Reform’s research claims that the so-called “graduate premium”, defined as addit-ional lifetime earnings for those with degrees, is likely to average just £140,000- £160,000, far short of the £400,000 suggested by the Government when it introduced tuition fees two or three years ago.

Indeed, some graduates would have done better to leave school at 18 and get proper jobs instead.

I found myself thinking about the ipod generation last week, reading a report in Money Marketing’s Professional Brief supplement, in which the Institute of Financial Services was quoted as saying that university students hoping for a career in finance need to graduate with at least a 2:1 degree if they want to be successful.

Apparently, competition for jobs is so great that any graduate with a so-called “Desmond” – a 2:2 – will struggle to land the job they want. Indeed, so great is this sea change that even my old mate Nick Bamford of Informed Choice has been “forced” into obtaining an Upper Second in order to continue to be successful.

Jokes aside, reading the story left me with contradictory feelings. On the one hand, my initial reaction was, quite right. It’s about time that these wannabe financial advisers join the real world, where everyone else needs an Upper Second to get on in their chosen career. If it’s good enough for someone entering the legal or accountancy profession, it’s good enough for the financial services industry.

On the other hand, it’s important to note how comments like those from the IFS actually mark a major turning point in relation to who works in financial services. Essentially, it means the old(er) generation of adviser, someone who joined the industry after a succession of badly-paid or unrewarding jobs and rapidly discovered they had a knack for this line of work, will soon be no more.

In one sense, that’s rather sad. There are scores, perhaps hundreds of people I have met over the past 15 or 16 years who are highly professional advisers, good at their jobs, have lots of empathy for their clients and are extremely knowledgeable about a wide range of financial planning areas. Yet, aside from the odd O’level and the now-devalued FPC, they don’t have many qualifications to rub together.
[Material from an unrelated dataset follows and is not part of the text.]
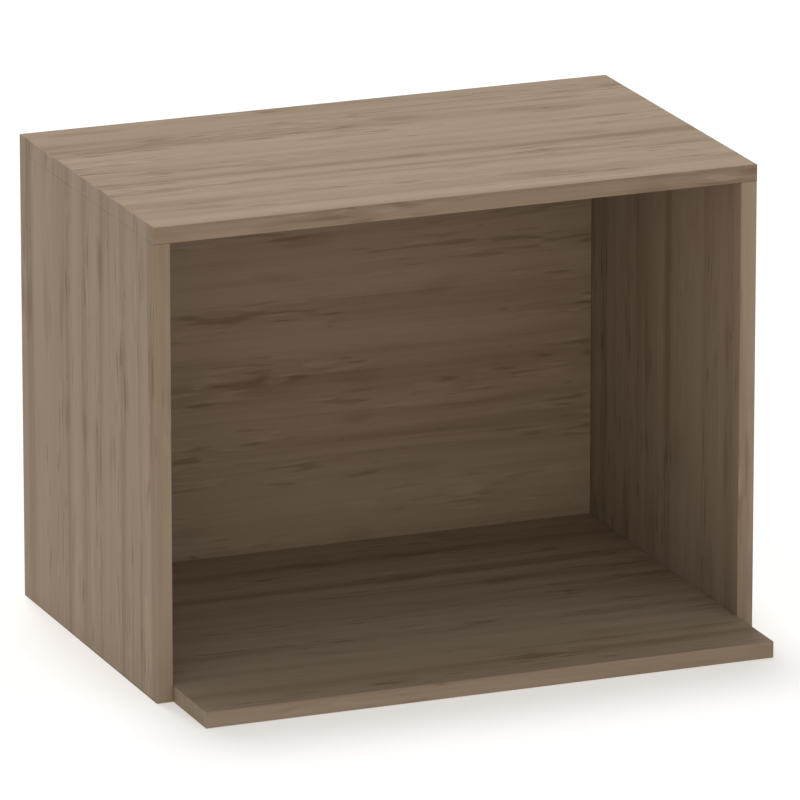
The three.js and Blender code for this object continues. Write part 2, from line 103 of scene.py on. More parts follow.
class Hand(Enum):
    """A side of the cabinet, by its word in the names of pieces."""

    LEFT = "left"
    RIGHT = "right"


# ---- Shader maths ----


class Wire:
    """A value that runs between shader nodes, so that maths on it is written as Python."""

    def __init__(self, recipe: "Recipe", socket: NodeSocket) -> None:
        """Wraps a node's output, in the recipe whose nodes the wire runs between."""
        self.recipe = recipe
        self.socket = socket

    def maths(self, operation: str, first: "Term", second: "Term" = 0.0) -> "Wire":
        """What a Math node works out from one or two values."""
        return self.recipe.node("ShaderNodeMath", {"operation": operation}, {0: first, 1: second})

    def __add__(self, other: "Term") -> "Wire":
        """This value and another together."""
        return self.maths("ADD", self, other)

    __radd__ = __add__

    def __sub__(self, other: "Term") -> "Wire":
        """This value less another."""
        return self.maths("SUBTRACT", self, other)

    def __rsub__(self, other: "Term") -> "Wire":
        """Another value less this one."""
        return self.maths("SUBTRACT", other, self)

    def __mul__(self, other: "Term") -> "Wire":
        """This value times another."""
        return self.maths("MULTIPLY", self, other)

    __rmul__ = __mul__

    def __pow__(self, other: "Term") -> "Wire":
        """This value to a power."""
        return self.maths("POWER", self, other)

    def __abs__(self) -> "Wire":
        """This value without its sign."""
        return self.maths("ABSOLUTE", self)

    def wrapped(self) -> "Wire":
        """What this value has beyond its last whole number."""
        return self.maths("FRACT", self)

    def rise(self, start: float, end: float) -> "Wire":
        """Goes smoothly from 0 to 1 while this value goes from start to end."""
        sockets = {"Value": self, "From Min": start, "From Max": end}
        return self.recipe.node("ShaderNodeMapRange", {"interpolation_type": "SMOOTHSTEP"}, sockets)


Term = Wire | float
Setting = Mapping[str, Any]


class Recipe:
    """The node tree of one finish."""

    def __init__(self, name: str) -> None:
        """Starts an empty material.

        Args:
            name: the finish's name.
        """
        self.material = bpy.data.materials.new(name)
        self.material.use_nodes = True
        self.tree = self.material.node_tree
        self.tree.nodes.clear()

    def node(
        self,
        kind: str,
        settings: Setting | None = None,
        sockets: Mapping[int | str, Any] | None = None,
        output: int | str = 0,
    ) -> Wire:
        """Adds a node.

        Args:
            kind: the node's type.
            settings: what is set on the node before its sockets, such as its operation or stops.
            sockets: a value or a wire for each input, by its name or place.
            output: the output that is asked for, by its name or place.

        Returns:
            That output.
        """
        made = self.tree.nodes.new(kind)
        for name, value in (settings or {}).items():
            if name == "stops":
                self._set_stops(made.color_ramp.elements, value)
            else:
                setattr(made, name, value)
        for key, value in (sockets or {}).items():
            socket = self._find(made.inputs, key)
            if isinstance(value, Wire):
                self.tree.links.new(value.socket, socket)
            else:
                socket.default_value = value
        return Wire(self, self._find(made.outputs, output))

    @staticmethod
    def _find(sockets: Sequence[NodeSocket], key: int | str) -> NodeSocket:
        """The socket at a place, or the one in use with a name."""
        named = (socket for socket in sockets if socket.name == key and socket.enabled)
        return sockets[key] if isinstance(key, int) else next(named)

    @staticmethod
    def _set_stops(elements: Any, stops: Stops) -> None:
        """Gives a colour ramp its stops.

        Args:
            elements: the ramp's elements, two as they come.
            stops: the place and colour of each.
        """
        while len(elements) < len(stops):
            elements.new(1.0)
        for element, (place, colour) in zip(elements, stops):
            element.position = place
            element.color = (*colour, 1.0)

    def place(self) -> Wire:
        """Where a point of the surface lies in its object."""
        return self.node("ShaderNodeTexCoord", output="Object")

    def parts(self, vector: Wire) -> tuple[Wire, Wire, Wire]:
        """The three numbers of a vector."""
        apart = self.node("ShaderNodeSeparateXYZ", {}, {0: vector}).socket.node
        return tuple(Wire(self, socket) for socket in apart.outputs)

    def vector(self, x: Term, y: Term, z: Term) -> Wire:
        """A vector from three numbers."""
        return self.node("ShaderNodeCombineXYZ", {}, {0: x, 1: y, 2: z})

    def stretched(self, vector: Wire, sizes: Sequence[float], shift: float) -> Wire:
        """A vector measured in a pattern's own sizes, and moved by a shift in those units."""
        sockets = {"Vector": vector, "Location": [shift] * 3, "Scale": [1.0 / size for size in sizes]}
        return self.node("ShaderNodeMapping", {}, sockets)

    def cloud(self, vector: Wire, sizes: Sequence[float], shift: float, detail: float) -> Wire:
        """A soft random pattern that seldom leaves -0.3 to 0.3, with some finer detail."""
        sockets = {"Vector": self.stretched(vector, sizes, shift), "Scale": 1.0, "Detail": detail}
        return self.node("ShaderNodeTexNoise", {}, sockets) - 0.5

    def ramp(self, value: Wire, stops: Stops) -> Wire:
        """A colour that follows a value through its stops."""
        return self.node("ShaderNodeValToRGB", {"stops": stops}, {0: value})

    def blend(self, share: Term, first: Wire | Colour, second: Wire | Colour) -> Wire:
        """Goes from the first colour to the second while the share goes from 0 to 1."""
        a, b = (value if isinstance(value, Wire) else (*value, 1.0) for value in (first, second))
        return self.node("ShaderNodeMix", {"data_type": "RGBA"}, {"Factor": share, "A": a, "B": b}, "Result")

    def finished(
        self, colour: Wire, roughness: Wire, height: Wire, depth: float, constants: Setting | None = None
    ) -> Material:
        """Ends the recipe with its surface.

        Args:
            colour: the base colour.
            roughness: the roughness.
            height: the relief, from 0 to 1.
            depth: the relief's real depth.
            constants: what is the same all over, by the shader's own socket names.

        Returns:
            The material.
        """
        relief = self.node("ShaderNodeBump", {}, {"Height": height, "Distance": depth}, "Normal")
        varied = {"Base Color": colour, "Roughness": roughness, "Normal": relief}
        shader = self.node("ShaderNodeBsdfPrincipled", {}, {**(constants or {}), **varied})
        self.node_out(shader)
        return self.material

    def node_out(self, shader: Wire) -> None:
        """Leads a shader to the material's output."""
        end = self.tree.nodes.new("ShaderNodeOutputMaterial")
        self.tree.links.new(shader.socket, end.inputs["Surface"])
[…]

Today, the minimum that any professional firm is likely to insist on from those it hires will be not just an FPC or equivalent but at least one, possibly two or three additional exam passes in related subjects, leading to AFPC level. Or at least, a successful candidate must aspire to reach that level within a short period after being taken on.

Yet even that level of qualification is now becoming superseded by the drive towards degrees. Although I don’t yet know of any IFA firm that requires a financial services-related degree from any new job applicant, it can’t be long before this happens.

Is this a good thing? Just before I started as a journalist, my industry didn’t require a degree-standard education, certainly not in local newspapers. Nonetheless, the older journalists I worked alongside were highly skilled, able to do their work at least as well if not better than the growing influx of graduates, myself included, who were flocking into jobs that previously required only A’ levels and, before that, just O- levels.

Today, scores of media studies degree courses tend to provide all the new entrants into my line of work. In the course of this change, something has been lost – that sense of being rooted in the local community, of being on an equal footing with the people you interview and write for.

Of course, financial services is a different game. If IFAs are to chase after the more affluent market, the chances are that apart from self-made men and women who left school early, their clients will have university-level qualifications – and aspirations to match. Having a degree becomes the new minimum standard if you harbour ambitions to sit down as an equal in front of your client.

Having a degree also ensures that you get the luxury of several years to refine your knowledge and understanding of key financial issues, with additional on-the-job training allowing you to refine that knowledge into something more practical.

In that sense, the new drive towards university qualifications is a positive thing. For younger people looking to enter the industry, it is a definite line in the sand between the old way of doing things and a new, potentially more ethical approach to financial planning and advice.